枕詞自体は実質的な意味は持っていませんが、特定の語の前に置くことで、語調を整えたり、ある種の情緒を生み出す効果があります。
本歌取り
過去の有名な古歌の語句や趣向を故意に用いて新しい和歌を詠む技法のことを意味します。自作の歌に古歌(本歌)の世界を取込み、重層的・複合的な詩情を生み出すことを意図したテクニックです。
平安時代末期から鎌倉時代初期の公家・歌人として有名な藤原定家(ふじわらのていか)は、この本歌取りが余程気に入ったのか、この技法に一定のルールを作ったほどです。

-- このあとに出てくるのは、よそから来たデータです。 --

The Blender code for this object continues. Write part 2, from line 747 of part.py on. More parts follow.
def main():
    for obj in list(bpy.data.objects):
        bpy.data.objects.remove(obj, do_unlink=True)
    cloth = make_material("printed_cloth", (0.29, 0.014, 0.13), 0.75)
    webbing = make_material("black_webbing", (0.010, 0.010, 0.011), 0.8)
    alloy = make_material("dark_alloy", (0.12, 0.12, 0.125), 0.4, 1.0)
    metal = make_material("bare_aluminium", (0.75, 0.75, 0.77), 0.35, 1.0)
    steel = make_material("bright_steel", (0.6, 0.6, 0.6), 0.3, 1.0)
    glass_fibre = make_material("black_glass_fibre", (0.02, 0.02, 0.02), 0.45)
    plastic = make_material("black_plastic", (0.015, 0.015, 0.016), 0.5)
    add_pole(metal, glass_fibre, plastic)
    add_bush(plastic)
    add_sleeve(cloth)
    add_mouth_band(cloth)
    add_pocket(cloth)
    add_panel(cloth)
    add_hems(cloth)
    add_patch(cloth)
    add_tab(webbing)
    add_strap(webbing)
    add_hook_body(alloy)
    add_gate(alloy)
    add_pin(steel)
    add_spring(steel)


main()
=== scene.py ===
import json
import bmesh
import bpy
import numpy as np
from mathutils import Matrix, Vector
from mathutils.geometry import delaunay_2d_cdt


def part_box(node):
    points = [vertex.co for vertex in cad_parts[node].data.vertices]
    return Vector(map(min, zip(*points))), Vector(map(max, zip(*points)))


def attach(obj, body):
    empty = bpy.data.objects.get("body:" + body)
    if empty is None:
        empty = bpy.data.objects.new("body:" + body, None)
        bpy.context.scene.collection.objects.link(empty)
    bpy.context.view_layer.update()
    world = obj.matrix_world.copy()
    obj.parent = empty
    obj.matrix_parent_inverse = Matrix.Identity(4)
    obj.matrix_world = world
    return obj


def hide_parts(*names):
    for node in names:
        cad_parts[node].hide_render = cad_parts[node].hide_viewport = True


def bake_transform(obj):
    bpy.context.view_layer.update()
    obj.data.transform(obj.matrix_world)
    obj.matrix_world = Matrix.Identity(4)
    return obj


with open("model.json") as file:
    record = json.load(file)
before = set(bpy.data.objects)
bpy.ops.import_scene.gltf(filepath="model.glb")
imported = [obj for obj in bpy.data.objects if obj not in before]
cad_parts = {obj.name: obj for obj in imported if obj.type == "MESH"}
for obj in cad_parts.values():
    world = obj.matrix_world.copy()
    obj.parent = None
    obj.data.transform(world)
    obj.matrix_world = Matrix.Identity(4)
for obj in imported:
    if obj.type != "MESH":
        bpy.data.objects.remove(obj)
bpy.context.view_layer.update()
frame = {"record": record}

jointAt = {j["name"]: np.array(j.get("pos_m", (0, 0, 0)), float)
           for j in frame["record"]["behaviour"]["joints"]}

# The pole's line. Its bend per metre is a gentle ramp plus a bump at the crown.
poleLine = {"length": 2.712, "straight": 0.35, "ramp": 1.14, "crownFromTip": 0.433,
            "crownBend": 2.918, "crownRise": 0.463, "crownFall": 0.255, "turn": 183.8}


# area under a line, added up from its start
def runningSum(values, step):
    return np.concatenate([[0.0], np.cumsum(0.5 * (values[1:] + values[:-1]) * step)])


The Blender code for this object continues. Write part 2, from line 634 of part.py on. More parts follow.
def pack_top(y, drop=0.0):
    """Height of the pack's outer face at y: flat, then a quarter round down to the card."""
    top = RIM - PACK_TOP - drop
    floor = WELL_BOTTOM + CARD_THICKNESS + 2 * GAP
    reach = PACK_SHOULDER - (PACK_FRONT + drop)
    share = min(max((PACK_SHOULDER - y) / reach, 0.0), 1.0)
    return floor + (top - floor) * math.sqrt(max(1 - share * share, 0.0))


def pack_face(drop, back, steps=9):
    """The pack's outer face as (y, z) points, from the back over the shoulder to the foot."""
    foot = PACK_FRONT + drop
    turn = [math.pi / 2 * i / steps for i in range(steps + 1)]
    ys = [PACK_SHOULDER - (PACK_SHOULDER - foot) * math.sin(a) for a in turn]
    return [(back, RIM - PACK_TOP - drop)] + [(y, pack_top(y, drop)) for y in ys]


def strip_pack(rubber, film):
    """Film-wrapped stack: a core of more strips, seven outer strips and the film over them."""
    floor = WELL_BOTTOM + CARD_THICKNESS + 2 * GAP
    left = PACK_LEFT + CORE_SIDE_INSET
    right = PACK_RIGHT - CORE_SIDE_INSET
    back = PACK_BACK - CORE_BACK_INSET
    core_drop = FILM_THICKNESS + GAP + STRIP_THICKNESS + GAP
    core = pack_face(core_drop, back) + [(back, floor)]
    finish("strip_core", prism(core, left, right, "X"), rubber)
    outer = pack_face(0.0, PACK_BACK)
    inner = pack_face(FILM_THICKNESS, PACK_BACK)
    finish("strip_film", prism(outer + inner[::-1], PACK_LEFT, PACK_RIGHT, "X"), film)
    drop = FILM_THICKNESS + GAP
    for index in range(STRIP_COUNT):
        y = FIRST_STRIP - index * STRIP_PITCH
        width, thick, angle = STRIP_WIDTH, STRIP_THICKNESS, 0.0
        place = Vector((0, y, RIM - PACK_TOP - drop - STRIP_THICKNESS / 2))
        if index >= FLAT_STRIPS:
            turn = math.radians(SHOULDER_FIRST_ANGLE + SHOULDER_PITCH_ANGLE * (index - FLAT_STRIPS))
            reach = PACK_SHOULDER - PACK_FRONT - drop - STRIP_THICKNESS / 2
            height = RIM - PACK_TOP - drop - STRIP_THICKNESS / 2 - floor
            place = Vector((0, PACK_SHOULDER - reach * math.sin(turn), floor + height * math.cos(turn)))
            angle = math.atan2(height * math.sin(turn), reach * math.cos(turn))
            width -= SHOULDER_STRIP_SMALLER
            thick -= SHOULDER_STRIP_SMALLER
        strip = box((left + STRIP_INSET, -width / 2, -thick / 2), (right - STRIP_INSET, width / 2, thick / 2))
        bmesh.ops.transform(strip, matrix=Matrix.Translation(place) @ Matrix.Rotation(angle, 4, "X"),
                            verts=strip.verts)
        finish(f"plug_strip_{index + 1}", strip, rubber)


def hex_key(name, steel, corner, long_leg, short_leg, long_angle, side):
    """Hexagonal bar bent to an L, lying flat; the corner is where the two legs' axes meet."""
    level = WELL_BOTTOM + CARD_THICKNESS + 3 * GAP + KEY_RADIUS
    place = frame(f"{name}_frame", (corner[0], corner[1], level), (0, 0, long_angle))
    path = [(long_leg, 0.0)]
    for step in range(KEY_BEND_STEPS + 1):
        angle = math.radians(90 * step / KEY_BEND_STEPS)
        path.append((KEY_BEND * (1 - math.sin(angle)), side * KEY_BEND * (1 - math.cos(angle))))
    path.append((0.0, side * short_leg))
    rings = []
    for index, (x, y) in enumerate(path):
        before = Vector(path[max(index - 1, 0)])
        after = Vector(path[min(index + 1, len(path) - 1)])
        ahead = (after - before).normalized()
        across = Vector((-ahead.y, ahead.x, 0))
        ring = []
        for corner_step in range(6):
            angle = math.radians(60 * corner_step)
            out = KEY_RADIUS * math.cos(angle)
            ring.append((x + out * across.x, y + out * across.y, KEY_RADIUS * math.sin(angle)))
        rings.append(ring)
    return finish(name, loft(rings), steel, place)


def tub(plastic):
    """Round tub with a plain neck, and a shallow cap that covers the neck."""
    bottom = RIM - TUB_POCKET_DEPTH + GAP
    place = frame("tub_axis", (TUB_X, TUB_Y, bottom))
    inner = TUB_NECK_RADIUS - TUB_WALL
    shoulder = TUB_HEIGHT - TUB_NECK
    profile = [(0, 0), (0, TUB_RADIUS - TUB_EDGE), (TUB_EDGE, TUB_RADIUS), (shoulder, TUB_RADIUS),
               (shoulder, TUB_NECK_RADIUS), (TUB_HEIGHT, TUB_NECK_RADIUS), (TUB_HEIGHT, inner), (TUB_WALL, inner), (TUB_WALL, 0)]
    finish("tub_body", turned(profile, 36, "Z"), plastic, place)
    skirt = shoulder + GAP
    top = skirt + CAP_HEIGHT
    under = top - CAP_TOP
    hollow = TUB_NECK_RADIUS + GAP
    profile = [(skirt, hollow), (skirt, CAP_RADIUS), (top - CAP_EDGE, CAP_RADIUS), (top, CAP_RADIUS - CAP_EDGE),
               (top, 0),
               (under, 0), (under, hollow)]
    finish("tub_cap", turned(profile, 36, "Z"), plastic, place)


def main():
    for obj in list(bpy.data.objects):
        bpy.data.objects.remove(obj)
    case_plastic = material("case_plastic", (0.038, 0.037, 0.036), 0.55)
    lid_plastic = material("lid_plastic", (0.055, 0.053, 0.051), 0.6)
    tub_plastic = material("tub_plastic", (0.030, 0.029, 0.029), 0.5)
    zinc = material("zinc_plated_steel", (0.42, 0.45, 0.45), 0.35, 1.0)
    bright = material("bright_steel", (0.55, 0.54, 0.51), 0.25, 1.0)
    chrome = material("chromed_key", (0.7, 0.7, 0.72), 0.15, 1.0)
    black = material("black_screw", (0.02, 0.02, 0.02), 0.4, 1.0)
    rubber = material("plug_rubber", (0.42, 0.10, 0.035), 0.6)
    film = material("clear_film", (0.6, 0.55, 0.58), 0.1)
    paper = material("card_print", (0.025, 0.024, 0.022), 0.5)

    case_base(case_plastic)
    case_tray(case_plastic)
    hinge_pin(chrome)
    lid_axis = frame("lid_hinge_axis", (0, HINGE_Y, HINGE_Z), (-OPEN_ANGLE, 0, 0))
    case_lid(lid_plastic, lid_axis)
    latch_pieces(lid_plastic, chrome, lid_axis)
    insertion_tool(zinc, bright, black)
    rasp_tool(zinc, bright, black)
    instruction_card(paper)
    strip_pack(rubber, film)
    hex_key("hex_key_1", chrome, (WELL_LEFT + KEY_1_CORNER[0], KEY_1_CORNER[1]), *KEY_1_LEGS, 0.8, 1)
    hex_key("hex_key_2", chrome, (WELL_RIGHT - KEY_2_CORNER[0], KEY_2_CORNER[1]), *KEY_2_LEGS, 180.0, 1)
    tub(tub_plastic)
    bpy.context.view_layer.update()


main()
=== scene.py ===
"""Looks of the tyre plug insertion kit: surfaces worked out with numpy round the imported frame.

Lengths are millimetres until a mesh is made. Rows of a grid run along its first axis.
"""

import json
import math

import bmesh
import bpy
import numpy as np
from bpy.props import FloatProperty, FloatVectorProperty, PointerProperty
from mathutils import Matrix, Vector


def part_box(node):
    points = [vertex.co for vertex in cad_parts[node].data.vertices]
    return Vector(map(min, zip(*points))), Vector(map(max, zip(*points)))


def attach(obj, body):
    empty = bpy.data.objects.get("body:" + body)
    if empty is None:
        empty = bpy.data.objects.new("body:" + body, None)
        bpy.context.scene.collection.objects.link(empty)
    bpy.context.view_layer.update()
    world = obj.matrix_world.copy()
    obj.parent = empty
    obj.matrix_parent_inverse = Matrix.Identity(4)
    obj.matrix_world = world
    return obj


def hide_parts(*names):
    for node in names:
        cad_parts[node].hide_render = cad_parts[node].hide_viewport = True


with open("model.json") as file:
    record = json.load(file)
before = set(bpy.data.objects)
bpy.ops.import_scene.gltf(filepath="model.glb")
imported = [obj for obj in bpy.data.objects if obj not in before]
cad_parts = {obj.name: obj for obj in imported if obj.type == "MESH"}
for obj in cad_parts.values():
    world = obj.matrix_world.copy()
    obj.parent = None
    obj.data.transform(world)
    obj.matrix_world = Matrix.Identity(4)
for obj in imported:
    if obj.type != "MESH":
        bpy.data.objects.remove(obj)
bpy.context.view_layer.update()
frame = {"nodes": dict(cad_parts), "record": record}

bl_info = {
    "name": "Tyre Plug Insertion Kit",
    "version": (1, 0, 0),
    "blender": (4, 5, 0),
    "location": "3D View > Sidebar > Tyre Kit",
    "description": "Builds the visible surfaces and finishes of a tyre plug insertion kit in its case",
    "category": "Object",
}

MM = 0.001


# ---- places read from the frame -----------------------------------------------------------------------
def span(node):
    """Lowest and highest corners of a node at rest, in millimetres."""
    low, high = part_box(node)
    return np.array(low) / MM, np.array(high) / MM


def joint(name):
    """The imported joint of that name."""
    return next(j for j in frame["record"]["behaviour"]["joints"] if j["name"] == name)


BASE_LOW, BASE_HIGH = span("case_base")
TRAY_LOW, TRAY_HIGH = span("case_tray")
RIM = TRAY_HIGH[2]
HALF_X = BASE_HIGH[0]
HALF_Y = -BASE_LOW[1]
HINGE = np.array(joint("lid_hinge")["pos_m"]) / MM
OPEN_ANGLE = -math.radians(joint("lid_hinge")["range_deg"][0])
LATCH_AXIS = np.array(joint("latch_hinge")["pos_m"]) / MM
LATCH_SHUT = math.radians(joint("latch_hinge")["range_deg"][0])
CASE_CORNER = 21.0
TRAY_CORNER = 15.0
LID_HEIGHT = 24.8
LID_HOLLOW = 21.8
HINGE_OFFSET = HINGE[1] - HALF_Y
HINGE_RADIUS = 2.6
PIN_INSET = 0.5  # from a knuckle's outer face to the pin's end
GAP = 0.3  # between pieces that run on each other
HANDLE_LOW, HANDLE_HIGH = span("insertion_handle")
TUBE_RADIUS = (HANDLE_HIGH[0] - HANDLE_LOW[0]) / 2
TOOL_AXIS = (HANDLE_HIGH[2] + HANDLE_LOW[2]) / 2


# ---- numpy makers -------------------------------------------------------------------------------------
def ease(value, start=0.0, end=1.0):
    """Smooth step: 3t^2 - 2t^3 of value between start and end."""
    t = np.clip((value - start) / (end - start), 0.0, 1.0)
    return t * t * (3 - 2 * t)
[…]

紀貫之(きのつらゆき)が詠んだ「三輪山をしかも隠すか春霞人に知られぬ花や咲くらむ」は、万葉集巻一の額田王(ぬかたのおおきみ)の歌「三輪山をしかも隠すか雲だにも心あらなもかくさふべしや」を本歌にしています。
「レトリック」と「詭弁」は同じ意味?
ここまでレトリック・修辞法の意味や種類、その使い方をみてきましたが、もしかしたら「詭弁」(きべん)という言葉を連想した人もいらっしゃるかも知れません。「詭弁」はあまり良い意味では使われない言葉ですが、その意味や使い方、レトリック・修辞法の意味との違いについてみてみましょう。
「詭弁」とは
「詭弁」とは、道理に合わないことを道理に合わないと知りながら、意図的にそれをごまかし正当化する弁論を意味します。使い方は「詭弁を弄(ろう)する」などと言います。
「詭弁」の例文を一つ。「人が嫌がることをやってはいけない。年齢を聞くことを女性が嫌がるとは私は思っていない。よって、女性に年齢を聞いても問題はない。」
嫌かどうかを決めるのは相手です。「女性は年齢を聞かれても嫌がらない」という自らの一方的な前提によって「女性に年齢を聞いても問題ない」という間違った結論を導いており、これこそ詭弁です。冒頭の「レトリックとは」のところで「レトリックは説得を意図したこれみよがしなテクニックという軽蔑的な意味合いも持つ」と言いました。
このような軽蔑的な意味合いを持つ使い方のときは、「詭弁」はレトリックと近い意味を持つ言葉と言えるかもしれません。
レトリックとは「相手の感情に訴えかける言い回し」を意味する
レトリックとは一言で言えば「相手の感情に訴えかける言い回し」のことを意味し、説得力のある議論や弁論のテクニック、情緒豊かな詩歌や文学の文章技法として良く使われています。会社での文章のやり取り、友人との会話などでレトリックを使う機会は意外と多いかも知れません。レトリックを学び会話力や文章力の向上を図ってみてはいかがでしょうか?